Notre Dame’s upper sixth PTE students were inspired by Father Timothy Radcliffe (pictured above), a renowned theologian and writer, who spoke to them this week about hope in challenging times.
Fr. Radcliffe’s talk, which was shared virtually, focused on three reasons to be hopeful in spite of difficult circumstances. Firstly, he encouraged our students to reflect on the kindness of all the unsung heroes within our society who do good. His advice was to “be one of them. I’m sure you already are.”
Secondly, he highlighted the creativity of young people, whose gifts are, he said, “sorely needed to do marvellous things.” Thirdly, he advised our students not to be afraid of crisis, as “we all go through crisis sometimes.” Crisis is not the end, he said, but a new beginning or an opportunity for positive development. Fr. Radcliffe gave the example of the Last Supper, when everything seemed to be coming to an end, but was actually just beginning.
Fr. Radcliffe’s final words were ones of hope: a hope to speak to our students in person one day. But even remotely, his talk affected and influenced our students, as you can see from their comments below.
"I found the talk by Fr. Timothy inspiring, in particular his idea that we can find hope in the goodness of others. In this time of difficulty, it is important to reflect on those who make sacrifices to allow for a more hopeful future: frontline workers, teachers, and other members of the community."

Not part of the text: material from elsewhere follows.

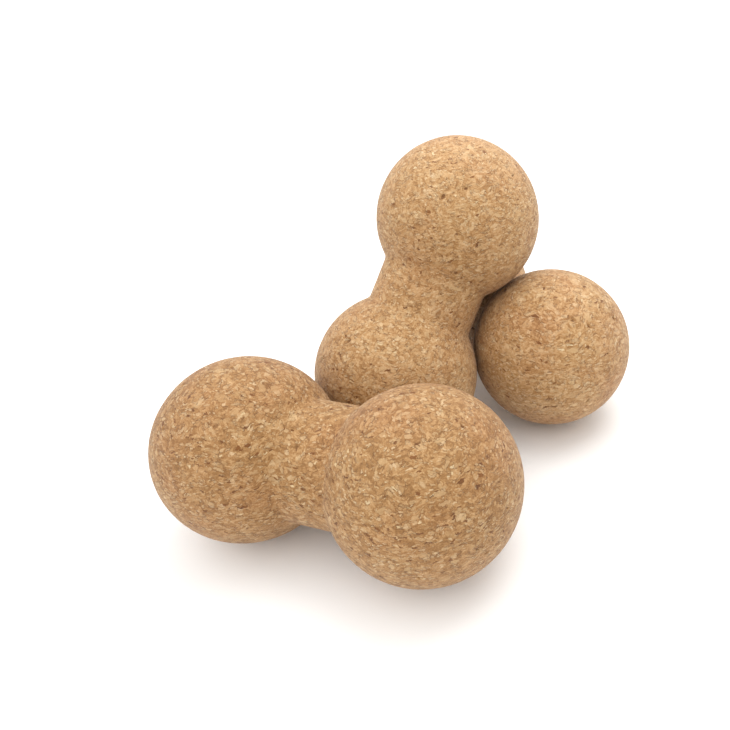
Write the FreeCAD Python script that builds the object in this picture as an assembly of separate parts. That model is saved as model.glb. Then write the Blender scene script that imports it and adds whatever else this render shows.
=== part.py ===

"The accounts of Fr. Timothy's time spent in Algeria and Rwanda demonstrate that hope can be found even in the darkest situations. His message of humanity is particularly relevant now, in a time which is often characterised by conflict and division. It is important to remember the hardship many people are experiencing, and offer compassion."
"One of the most inspiring aspects of Fr. Timothy's talk was his emphasis on the importance of young people being ‘the protagonists of change’, and a source of hope for the future. This is a message which is particularly relevant in the context of the coronavirus pandemic, where many young people feel deflated and unimportant. It is crucial that young people recognise their worth and capability to inspire real change, to shape the future for the better."